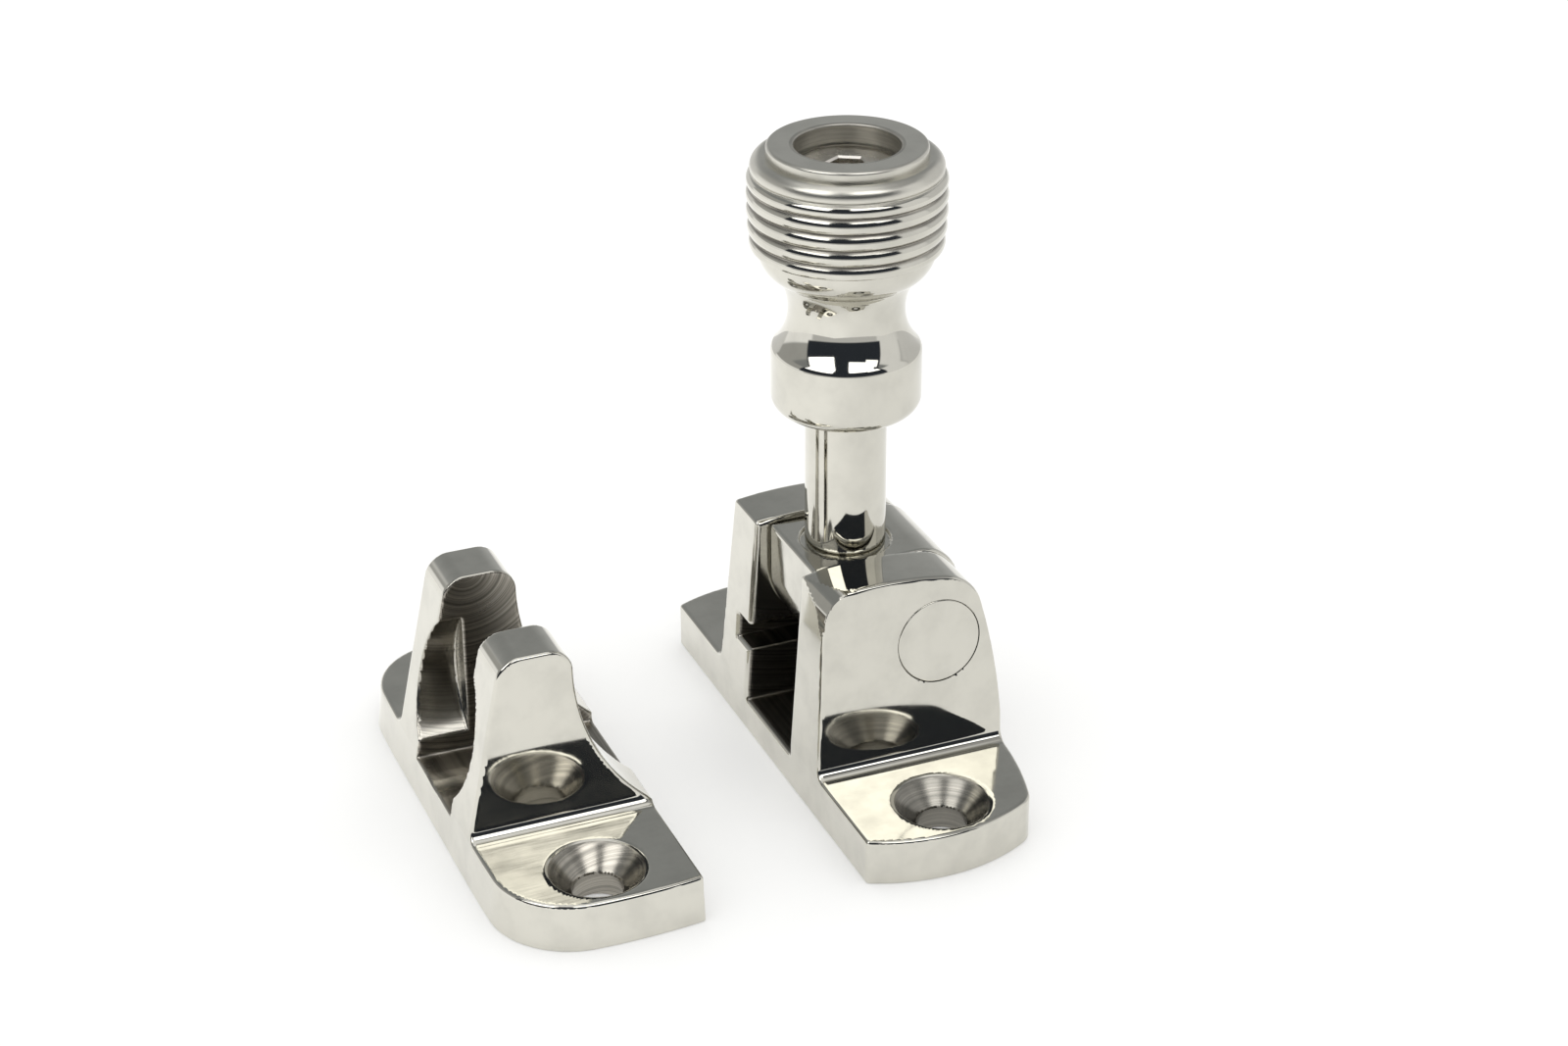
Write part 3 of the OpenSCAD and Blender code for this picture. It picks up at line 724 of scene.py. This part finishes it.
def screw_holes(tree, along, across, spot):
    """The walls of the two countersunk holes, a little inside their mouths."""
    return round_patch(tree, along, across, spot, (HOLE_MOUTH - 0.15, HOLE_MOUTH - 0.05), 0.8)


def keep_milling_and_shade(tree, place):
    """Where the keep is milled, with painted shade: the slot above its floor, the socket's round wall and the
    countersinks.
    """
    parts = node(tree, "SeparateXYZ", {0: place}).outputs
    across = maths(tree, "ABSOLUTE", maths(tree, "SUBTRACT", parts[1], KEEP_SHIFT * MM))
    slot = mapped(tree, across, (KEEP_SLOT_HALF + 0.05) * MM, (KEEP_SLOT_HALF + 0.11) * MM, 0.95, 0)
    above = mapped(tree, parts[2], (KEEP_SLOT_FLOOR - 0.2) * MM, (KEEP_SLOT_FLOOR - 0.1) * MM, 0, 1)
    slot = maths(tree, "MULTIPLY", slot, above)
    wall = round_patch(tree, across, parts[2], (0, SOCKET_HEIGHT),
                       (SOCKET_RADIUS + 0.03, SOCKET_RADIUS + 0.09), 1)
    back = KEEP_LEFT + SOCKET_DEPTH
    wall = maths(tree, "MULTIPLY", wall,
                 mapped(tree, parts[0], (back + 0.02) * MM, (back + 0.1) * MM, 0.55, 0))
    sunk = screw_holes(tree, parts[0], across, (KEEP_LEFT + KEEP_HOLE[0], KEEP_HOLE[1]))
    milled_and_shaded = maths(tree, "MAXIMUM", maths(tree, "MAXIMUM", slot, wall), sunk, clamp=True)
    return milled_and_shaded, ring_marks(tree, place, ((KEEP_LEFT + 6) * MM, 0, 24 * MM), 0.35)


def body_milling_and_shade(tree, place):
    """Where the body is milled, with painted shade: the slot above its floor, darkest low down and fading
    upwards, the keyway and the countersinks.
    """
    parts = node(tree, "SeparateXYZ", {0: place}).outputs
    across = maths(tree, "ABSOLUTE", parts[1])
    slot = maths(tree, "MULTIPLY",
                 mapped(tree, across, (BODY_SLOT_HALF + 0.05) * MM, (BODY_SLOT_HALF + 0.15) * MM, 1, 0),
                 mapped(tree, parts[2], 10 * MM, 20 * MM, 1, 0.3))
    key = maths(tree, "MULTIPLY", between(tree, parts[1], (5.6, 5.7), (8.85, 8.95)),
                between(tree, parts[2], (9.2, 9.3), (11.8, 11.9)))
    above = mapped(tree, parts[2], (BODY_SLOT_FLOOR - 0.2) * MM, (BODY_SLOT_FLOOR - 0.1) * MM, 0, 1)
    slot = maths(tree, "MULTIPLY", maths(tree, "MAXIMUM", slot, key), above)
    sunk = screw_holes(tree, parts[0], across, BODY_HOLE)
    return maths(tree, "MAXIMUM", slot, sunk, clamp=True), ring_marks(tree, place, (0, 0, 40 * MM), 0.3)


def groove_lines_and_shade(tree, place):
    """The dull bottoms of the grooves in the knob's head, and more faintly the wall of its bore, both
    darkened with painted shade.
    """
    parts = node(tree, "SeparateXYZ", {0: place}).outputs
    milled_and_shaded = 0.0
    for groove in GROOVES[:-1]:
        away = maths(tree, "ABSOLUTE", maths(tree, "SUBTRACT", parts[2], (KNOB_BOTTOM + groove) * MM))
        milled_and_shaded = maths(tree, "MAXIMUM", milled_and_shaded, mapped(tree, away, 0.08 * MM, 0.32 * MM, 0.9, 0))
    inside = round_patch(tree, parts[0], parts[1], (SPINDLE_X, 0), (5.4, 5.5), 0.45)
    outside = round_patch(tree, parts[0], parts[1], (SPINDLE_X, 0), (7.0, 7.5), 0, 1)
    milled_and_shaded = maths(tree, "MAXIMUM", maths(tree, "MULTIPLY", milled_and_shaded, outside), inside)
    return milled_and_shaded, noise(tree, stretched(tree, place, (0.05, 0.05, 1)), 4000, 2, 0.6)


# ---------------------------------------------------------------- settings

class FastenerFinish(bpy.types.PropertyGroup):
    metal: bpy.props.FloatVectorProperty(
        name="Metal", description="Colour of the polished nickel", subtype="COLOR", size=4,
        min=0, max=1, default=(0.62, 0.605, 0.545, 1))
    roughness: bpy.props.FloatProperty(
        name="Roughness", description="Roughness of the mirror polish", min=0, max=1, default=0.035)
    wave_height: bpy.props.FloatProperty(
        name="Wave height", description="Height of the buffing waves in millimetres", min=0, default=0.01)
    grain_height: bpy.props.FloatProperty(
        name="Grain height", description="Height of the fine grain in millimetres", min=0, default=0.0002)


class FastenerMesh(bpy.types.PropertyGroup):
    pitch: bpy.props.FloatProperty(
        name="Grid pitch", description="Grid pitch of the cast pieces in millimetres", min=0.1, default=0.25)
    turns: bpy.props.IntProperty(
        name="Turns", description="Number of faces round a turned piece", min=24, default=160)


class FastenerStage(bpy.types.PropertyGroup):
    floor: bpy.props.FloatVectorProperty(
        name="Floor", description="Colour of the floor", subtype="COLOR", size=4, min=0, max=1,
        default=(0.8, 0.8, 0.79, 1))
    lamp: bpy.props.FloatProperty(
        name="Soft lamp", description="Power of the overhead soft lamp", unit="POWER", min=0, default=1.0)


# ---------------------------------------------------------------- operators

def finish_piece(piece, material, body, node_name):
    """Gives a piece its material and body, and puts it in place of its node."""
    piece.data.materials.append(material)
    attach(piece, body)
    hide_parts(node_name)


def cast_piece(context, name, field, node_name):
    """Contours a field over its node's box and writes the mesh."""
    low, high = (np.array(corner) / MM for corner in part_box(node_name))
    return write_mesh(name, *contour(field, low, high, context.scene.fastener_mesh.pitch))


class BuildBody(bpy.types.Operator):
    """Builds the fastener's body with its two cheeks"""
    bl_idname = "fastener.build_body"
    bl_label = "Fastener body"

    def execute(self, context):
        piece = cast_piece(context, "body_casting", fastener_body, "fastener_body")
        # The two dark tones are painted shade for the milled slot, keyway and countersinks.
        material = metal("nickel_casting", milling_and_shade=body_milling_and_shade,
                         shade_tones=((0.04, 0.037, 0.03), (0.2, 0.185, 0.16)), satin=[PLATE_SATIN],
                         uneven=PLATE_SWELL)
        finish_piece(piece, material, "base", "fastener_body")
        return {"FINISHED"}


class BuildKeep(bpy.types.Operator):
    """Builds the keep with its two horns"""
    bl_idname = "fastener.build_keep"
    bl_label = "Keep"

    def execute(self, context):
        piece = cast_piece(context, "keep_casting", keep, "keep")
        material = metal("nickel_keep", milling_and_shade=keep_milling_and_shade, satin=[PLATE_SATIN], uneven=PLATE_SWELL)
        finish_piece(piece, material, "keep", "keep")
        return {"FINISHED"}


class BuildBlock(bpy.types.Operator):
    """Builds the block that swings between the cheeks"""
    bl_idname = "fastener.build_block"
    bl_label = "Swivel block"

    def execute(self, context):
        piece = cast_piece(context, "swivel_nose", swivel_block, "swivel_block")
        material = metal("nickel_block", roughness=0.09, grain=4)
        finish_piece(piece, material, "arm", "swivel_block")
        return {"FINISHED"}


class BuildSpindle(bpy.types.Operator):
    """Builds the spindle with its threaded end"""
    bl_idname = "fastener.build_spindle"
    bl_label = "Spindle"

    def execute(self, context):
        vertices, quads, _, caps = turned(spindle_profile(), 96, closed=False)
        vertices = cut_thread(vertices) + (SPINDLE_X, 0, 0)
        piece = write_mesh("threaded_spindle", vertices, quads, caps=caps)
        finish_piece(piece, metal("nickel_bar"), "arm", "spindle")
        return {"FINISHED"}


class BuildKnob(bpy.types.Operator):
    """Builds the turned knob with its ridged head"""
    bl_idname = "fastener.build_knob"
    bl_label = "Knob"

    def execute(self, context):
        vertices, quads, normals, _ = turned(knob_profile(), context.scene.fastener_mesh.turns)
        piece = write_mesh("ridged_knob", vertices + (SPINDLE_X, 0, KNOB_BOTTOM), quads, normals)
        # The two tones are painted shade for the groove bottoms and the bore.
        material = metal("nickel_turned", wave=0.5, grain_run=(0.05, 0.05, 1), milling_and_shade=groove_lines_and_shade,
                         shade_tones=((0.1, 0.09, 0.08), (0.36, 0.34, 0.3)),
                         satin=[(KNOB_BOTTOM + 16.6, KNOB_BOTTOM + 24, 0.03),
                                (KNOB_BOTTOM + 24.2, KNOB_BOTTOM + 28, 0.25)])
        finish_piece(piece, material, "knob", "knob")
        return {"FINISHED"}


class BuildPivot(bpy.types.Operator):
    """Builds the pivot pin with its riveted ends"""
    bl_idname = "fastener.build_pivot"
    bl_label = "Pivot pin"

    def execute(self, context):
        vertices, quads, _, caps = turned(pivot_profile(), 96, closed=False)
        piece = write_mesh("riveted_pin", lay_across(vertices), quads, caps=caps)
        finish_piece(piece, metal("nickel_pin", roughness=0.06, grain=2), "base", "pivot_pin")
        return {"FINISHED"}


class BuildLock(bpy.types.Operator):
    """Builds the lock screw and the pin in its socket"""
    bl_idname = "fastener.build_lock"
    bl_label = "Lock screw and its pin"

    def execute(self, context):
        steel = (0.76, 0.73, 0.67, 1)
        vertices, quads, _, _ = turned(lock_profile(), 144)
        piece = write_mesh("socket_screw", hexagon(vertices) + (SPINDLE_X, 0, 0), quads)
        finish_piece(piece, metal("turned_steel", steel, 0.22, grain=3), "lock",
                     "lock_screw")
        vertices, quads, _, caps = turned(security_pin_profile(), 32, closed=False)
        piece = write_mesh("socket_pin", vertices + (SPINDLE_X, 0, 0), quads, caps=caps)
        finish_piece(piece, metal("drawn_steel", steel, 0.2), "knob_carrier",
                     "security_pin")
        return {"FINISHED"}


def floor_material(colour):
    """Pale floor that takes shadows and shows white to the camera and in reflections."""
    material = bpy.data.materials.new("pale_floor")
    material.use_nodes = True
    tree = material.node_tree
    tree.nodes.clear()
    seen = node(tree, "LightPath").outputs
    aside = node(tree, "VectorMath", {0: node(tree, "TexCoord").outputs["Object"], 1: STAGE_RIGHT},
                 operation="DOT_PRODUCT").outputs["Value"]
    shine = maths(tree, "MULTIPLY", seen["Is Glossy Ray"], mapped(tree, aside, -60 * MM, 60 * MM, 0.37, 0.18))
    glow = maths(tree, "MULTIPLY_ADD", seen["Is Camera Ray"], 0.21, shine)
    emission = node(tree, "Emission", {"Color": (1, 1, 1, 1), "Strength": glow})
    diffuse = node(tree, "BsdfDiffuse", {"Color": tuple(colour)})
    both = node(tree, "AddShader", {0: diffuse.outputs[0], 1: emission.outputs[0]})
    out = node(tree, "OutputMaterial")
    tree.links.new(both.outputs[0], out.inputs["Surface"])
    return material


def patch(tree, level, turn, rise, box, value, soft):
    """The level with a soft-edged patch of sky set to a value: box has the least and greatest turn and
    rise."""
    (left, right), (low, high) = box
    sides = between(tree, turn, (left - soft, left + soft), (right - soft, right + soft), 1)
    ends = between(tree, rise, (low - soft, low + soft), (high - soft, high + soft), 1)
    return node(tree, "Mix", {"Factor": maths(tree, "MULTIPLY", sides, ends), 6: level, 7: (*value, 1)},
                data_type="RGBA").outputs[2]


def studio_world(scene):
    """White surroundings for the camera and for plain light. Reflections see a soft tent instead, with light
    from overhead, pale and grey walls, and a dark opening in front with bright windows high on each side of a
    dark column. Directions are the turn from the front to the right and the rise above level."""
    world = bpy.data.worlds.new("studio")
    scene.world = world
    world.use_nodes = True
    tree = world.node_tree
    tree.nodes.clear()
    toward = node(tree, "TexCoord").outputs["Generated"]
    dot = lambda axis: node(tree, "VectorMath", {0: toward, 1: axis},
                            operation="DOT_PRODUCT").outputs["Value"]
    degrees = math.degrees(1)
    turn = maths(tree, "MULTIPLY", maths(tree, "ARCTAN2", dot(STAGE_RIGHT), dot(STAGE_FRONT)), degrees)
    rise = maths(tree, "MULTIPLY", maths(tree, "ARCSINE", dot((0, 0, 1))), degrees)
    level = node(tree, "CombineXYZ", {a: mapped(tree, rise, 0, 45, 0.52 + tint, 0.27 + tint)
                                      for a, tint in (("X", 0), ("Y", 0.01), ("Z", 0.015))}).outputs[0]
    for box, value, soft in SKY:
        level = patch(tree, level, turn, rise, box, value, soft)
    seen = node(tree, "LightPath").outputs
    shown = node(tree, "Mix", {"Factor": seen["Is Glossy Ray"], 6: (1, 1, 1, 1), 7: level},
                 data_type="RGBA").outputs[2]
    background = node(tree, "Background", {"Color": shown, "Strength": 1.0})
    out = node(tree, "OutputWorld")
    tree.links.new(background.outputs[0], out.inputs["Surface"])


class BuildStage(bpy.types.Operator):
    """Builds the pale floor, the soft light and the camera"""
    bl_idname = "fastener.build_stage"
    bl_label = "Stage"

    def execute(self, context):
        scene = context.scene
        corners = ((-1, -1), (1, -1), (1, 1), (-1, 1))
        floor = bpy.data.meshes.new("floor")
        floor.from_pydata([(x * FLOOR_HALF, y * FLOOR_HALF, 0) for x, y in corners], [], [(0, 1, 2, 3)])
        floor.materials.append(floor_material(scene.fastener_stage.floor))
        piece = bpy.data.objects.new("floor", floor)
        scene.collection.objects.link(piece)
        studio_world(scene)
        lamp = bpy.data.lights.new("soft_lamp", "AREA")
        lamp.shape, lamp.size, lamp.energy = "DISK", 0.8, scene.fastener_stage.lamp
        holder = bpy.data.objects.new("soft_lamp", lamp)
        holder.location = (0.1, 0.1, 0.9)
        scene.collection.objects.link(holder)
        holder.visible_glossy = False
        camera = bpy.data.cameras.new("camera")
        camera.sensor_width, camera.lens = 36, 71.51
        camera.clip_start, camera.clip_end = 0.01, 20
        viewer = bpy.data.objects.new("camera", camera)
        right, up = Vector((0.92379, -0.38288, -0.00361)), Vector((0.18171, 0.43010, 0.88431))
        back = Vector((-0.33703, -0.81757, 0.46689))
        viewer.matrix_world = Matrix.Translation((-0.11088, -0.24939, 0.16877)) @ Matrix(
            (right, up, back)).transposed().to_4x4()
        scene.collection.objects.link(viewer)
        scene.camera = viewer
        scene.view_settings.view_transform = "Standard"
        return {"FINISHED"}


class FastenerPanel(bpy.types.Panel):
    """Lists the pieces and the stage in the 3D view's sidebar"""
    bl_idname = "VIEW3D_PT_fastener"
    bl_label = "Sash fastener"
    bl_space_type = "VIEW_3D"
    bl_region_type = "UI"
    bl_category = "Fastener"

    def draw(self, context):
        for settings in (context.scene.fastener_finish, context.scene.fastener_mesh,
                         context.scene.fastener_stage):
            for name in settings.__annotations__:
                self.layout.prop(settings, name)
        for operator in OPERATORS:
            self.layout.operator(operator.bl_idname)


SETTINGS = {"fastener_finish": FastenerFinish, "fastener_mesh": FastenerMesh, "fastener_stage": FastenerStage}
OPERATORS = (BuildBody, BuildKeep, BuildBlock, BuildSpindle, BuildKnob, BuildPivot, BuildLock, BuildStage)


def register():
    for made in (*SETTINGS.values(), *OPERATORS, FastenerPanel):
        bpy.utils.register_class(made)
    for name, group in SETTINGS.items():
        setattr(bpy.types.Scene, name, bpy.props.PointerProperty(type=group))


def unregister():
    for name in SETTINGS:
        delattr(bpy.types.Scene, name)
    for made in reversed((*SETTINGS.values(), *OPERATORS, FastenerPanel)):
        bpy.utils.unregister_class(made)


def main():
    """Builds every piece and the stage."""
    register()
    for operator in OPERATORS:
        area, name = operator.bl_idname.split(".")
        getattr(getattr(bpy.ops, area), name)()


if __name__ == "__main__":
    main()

-*-

=== WRITTEN PROBLEM ===
Repeat, word for word, the lines from the opening of the material through the line containing "return round_patch(tree, along, across, spot, (HOLE_MOUTH".

=== EXPECTED OUTPUT ===
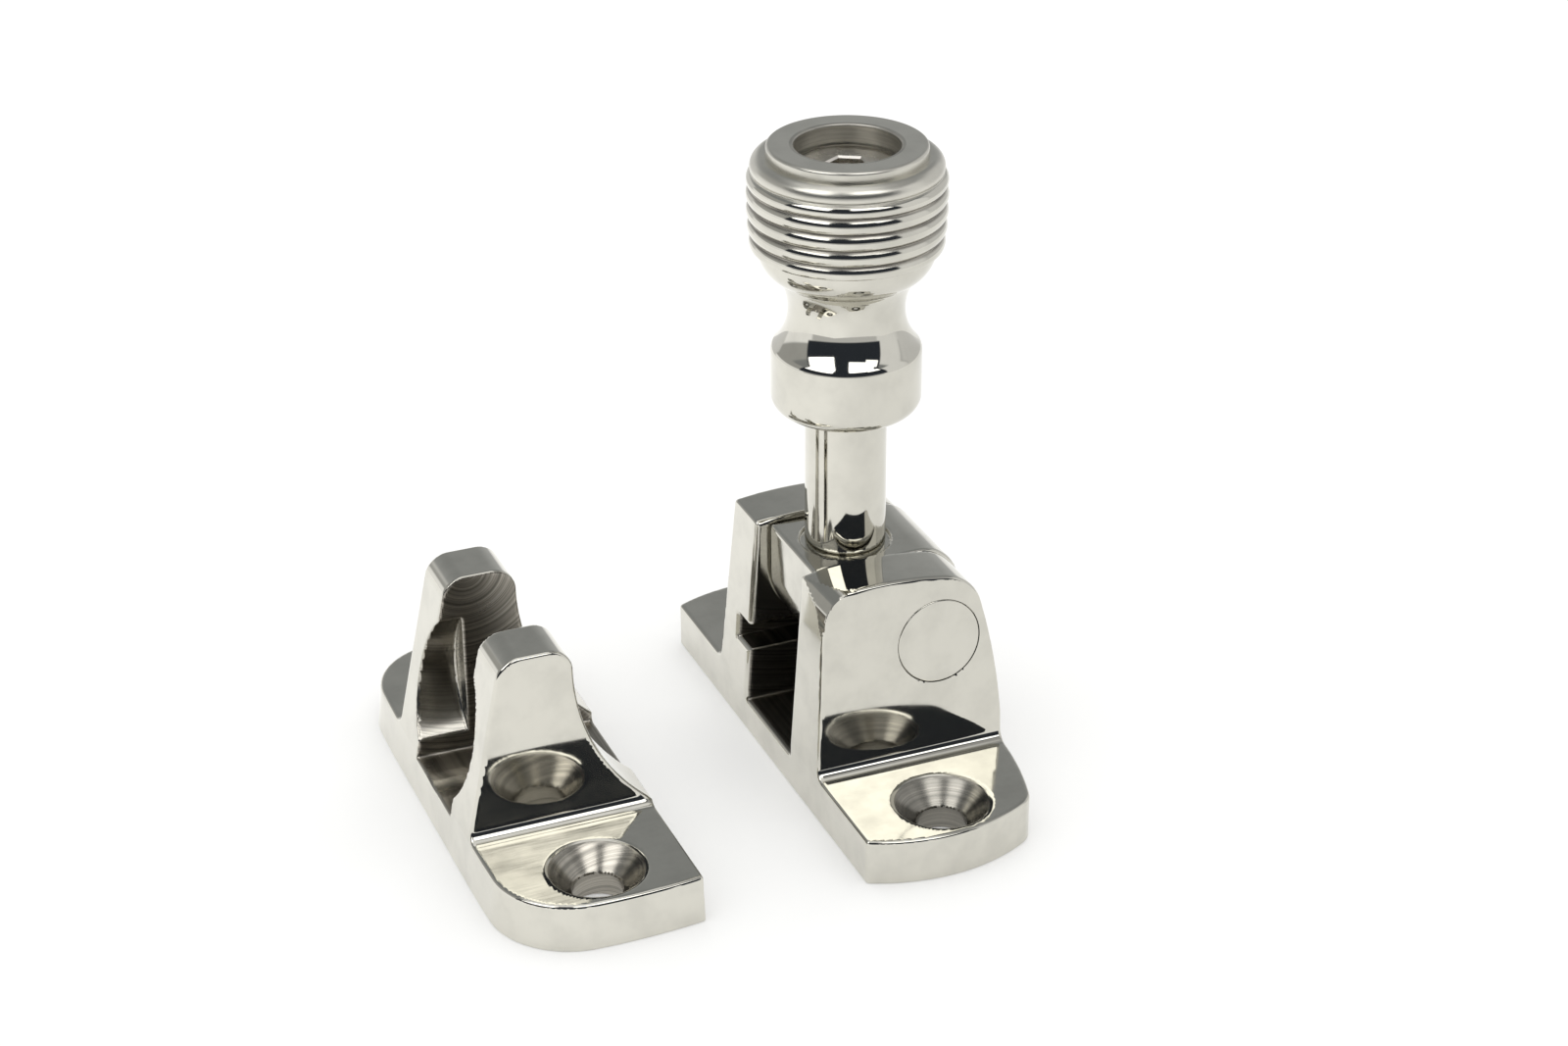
Write part 3 of the OpenSCAD and Blender code for this picture. It picks up at line 724 of scene.py. This part finishes it.
def screw_holes(tree, along, across, spot):
    """The walls of the two countersunk holes, a little inside their mouths."""
    return round_patch(tree, along, across, spot, (HOLE_MOUTH - 0.15, HOLE_MOUTH - 0.05), 0.8)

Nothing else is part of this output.